The Israeli right, which was never keen on the Palestinian state, had hoped that the repeated failures in the talks on the final-status agreement would take the idea off the table. They hoped it would be replaced with something else, enabling Israel to continue occupying the West Bank, directly or with Jordan. Obama made it clear Monday that he is committed to the formula George W. Bush set.

2. The government change in Israel does not free it of its Bush-era commitment in the Annapolis declaration and road map - a Palestinian state with territorial contiguity in the West Bank, freezing settlements and evacuating outposts, economic and security assistance to the Palestinian Authority and continuous negotiations on all core issues.

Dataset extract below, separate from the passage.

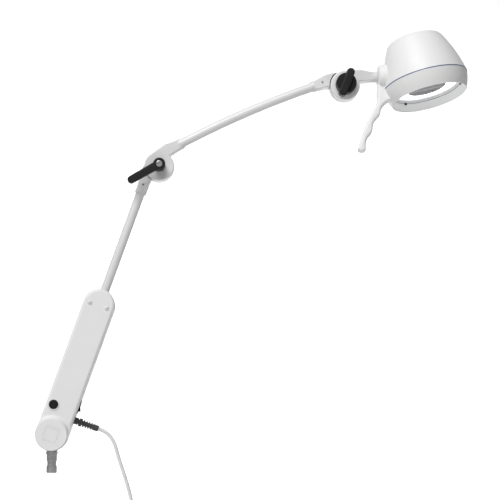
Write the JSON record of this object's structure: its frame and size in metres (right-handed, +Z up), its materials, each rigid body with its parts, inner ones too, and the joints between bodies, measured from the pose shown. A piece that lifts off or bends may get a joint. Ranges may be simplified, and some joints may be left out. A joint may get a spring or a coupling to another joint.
{
  "type": "dental operating light",
  "caption": "White examination lamp with a round ring-lit head on a jointed spring-balanced arm, standing on a grooved spigot pin, with a mains lead.",
  "frame": {"origin": "on the mounting pin's axis, at the shoulder that rests on the socket", "axes": "+Z up along the pin, +X from the pin towards the lamp head, +Y away from the side with the lever, knob and button"},
  "size_m": [0.6609, 0.134, 0.9027],
  "materials": {
    "pin_steel": "fine turned grey metal",
    "bright_steel": "plain zinc-plated or stainless steel",
    "spring_steel": "oiled spring wire",
    "brass_parts": "plain turned brass",
    "bearing_bronze": "sintered bronze",
    "white_metal": "satin white powder coat",
    "white_plastic": "satin white moulded plastic",
    "white_trim": "smooth white plastic",
    "skirt_plastic": "satin pale grey-white plastic",
    "blue_ring": "dark blue gloss",
    "black_plastic": "black satin plastic",
    "black_rubber": "black elastomer",
    "aluminium_parts": "plain machined aluminium",
    "friction_fibre": "dull friction fibre",
    "circuit_board": "green solder mask",
    "components": "dark moulded component bodies",
    "emitters": "phosphor-coated emitters",
    "diffuser": "opal white diffuser, lit",
    "lens": "grey patterned lens",
    "cord_pvc": "pale grey flexible PVC",
    "plug_plastic": "pale grey moulded plastic"
  },
  "bodies": {
    "mount": {"mount_pin": "pin_steel", "pin_circlip": "spring_steel"},
    "turret": {"pivot_hub": "aluminium_parts", "swivel_bush": "bearing_bronze", "thrust_washer": "bearing_bronze", "spring_post": "bright_steel", "axle_bushes": "bearing_bronze"},
    "lower_arm": {"housing_front": "white_plastic", "housing_rear": "white_plastic", "pivot_cap": "white_plastic", "cover_screws": "white_metal", "chassis_plates": "bright_steel", "tube_clamp": "aluminium_parts", "clamp_bolts": "bright_steel", "tilt_axle": "bright_steel", "axle_nuts": "bright_steel", "balance_spring": "spring_steel", "spring_anchor": "bright_steel", "driver_board": "circuit_board", "driver_components": "components", "dimmer_ring": "white_trim", "switch_body": "black_plastic", "strain_relief": "black_rubber", "elbow_lower_knuckle": "white_metal", "lower_set_screw": "bright_steel", "lower_tube": "white_metal", "lower_arm_cable": "cord_pvc", "mains_cord": "cord_pvc", "mains_cord_coil": "cord_pvc", "cord_tie": "black_rubber", "mains_cord_end": "cord_pvc", "plug_body": "plug_plastic", "plug_pins": "brass_parts"},
    "rocker": {"switch_rocker": "black_plastic"},
    "button": {"dimmer_button": "black_plastic"},
    "upper_arm": {"elbow_upper_knuckle": "white_metal", "upper_tube": "white_metal", "upper_arm_cable": "cord_pvc", "elbow_friction_disc": "friction_fibre", "elbow_bolt": "bright_steel", "head_end_knuckle": "white_metal", "head_end_set_screw": "bright_steel"},
    "lever": {"clamp_lever": "black_plastic", "lever_screw": "bright_steel"},
    "neck": {"neck_knuckle": "white_metal", "head_friction_disc": "friction_fibre", "head_joint_bolt": "bright_steel", "neck_spindle": "bright_steel", "spindle_nut": "brass_parts"},
    "knob": {"head_knob": "black_plastic"},
    "head": {"shade": "white_plastic", "seam_ring": "blue_ring", "skirt_ring": "skirt_plastic", "trim_ring": "white_trim", "light_ring": "diffuser", "centre_lens": "lens", "led_board": "circuit_board", "led_chips": "emitters", "heat_sink": "aluminium_parts", "handle": "white_plastic"}
  },
  "joints": [
    {"name": "base_swivel", "type": "hinge", "parent": "mount", "child": "turret", "pos_m": [0, 0, 0], "axis": [0, 0, 1], "range_deg": [-175, 175]},
    {"name": "arm_tilt", "type": "hinge", "parent": "turret", "child": "lower_arm", "pos_m": [0, 0, 0.0284], "axis": [0, 1, 0], "range_deg": [-39, 50], "deforming": ["balance_spring"]},
    {"name": "rocker_switch", "type": "hinge", "parent": "lower_arm", "child": "rocker", "pos_m": [0.03915, 0, 0.07], "axis": [0, 1, 0], "range_deg": [0, 24]},
    {"name": "dimmer_press", "type": "slide", "parent": "lower_arm", "child": "button", "axis": [0, 1, 0], "range_m": [0, 0.0011], "stiffness_N_per_m": 600, "springref_m": -0.0006},
    {"name": "elbow", "type": "hinge", "parent": "lower_arm", "child": "upper_arm", "pos_m": [0.15695, 0, 0.43635], "axis": [0, 1, 0], "range_deg": [-60, 95]},
    {"name": "elbow_lever", "type": "hinge", "parent": "upper_arm", "child": "lever", "pos_m": [0.15695, 0, 0.43635], "axis": [0, 1, 0], "range_deg": [-45, 45]},
    {"name": "head_tilt", "type": "hinge", "parent": "upper_arm", "child": "neck", "pos_m": [0.444, 0, 0.56626], "axis": [0, 1, 0], "range_deg": [-44, 65]},
    {"name": "head_knob_turn", "type": "hinge", "parent": "neck", "child": "knob", "pos_m": [0.444, 0, 0.56626], "axis": [0, 1, 0], "range_deg": [-90, 90]},
    {"name": "head_swivel", "type": "hinge", "parent": "neck", "child": "head", "pos_m": [0.514, 0, 0.58226], "axis": [1, 0, 0], "range_deg": [-90, 90]}
  ]
}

Israeli officials noticed that Obama's people didn't mention the Annapolis process and interpreted this as the burial of Bush and Condoleezza Rice's ideas. Lieberman announced that only the road map, not Annapolis, was binding because the map conditions the negotiations on quashing the Palestinian terror organizations. The president said this interpretation was unacceptable and that the Annapolis declaration was alive and well.

3. The Syrian track is legitimate, but takes a lower priority. The Bush administration firmly objected to the Turkish-brokered talks with the Syrians. Obama thanked the Turks for their help and involvement but did not promise that America would assist an Israeli-Syrian arrangement, unlike its commitment to the Palestinian track. His declared order of priorities, like Netanyahu's, is the Palestinians first.

4. Obama's initiative to talk with Iran is not tantamount to accepting an Iranian nuclear bomb. The president demanded that Iran choose between building weapons and building a better future. In his speech in Prague on Sunday he suggested that the Iranians continue using the non-military nuclear plan under tight supervision or risk isolation, international pressure and a nuclear arms race in the region. But he did not speak of military action and didn't even use the vague "all options are on the table." Netanyahu will have to work hard to convince Obama that the real choice is bombing Iran's nuclear facilities or accepting that country to the nuclear club.

Obama's speech in Prague contained two more messages for Israel. Obama mentioned Tel Aviv among the cities threatened with nuclear attack, alongside New York, Moscow, Islamabad, Mumbai, Paris and Prague. He warned that even one bomb on one of them would kill hundreds of thousands and undermine world order and even human survival.

The second message was Obama's call to eliminate nuclear weapons, one of his campaign promises. The practical steps he mentioned included formulating a treaty to stop producing fissile materials that could be used in nuclear weapons.

More than a decade ago, in Netanyahu's previous tenure, this initiative almost caused a crisis between Jerusalem and Washington. Since then Israeli officials seem to have internalized the idea and realized it would resurface. It will be interesting to see if Obama discusses it at his next meeting with the prime minister.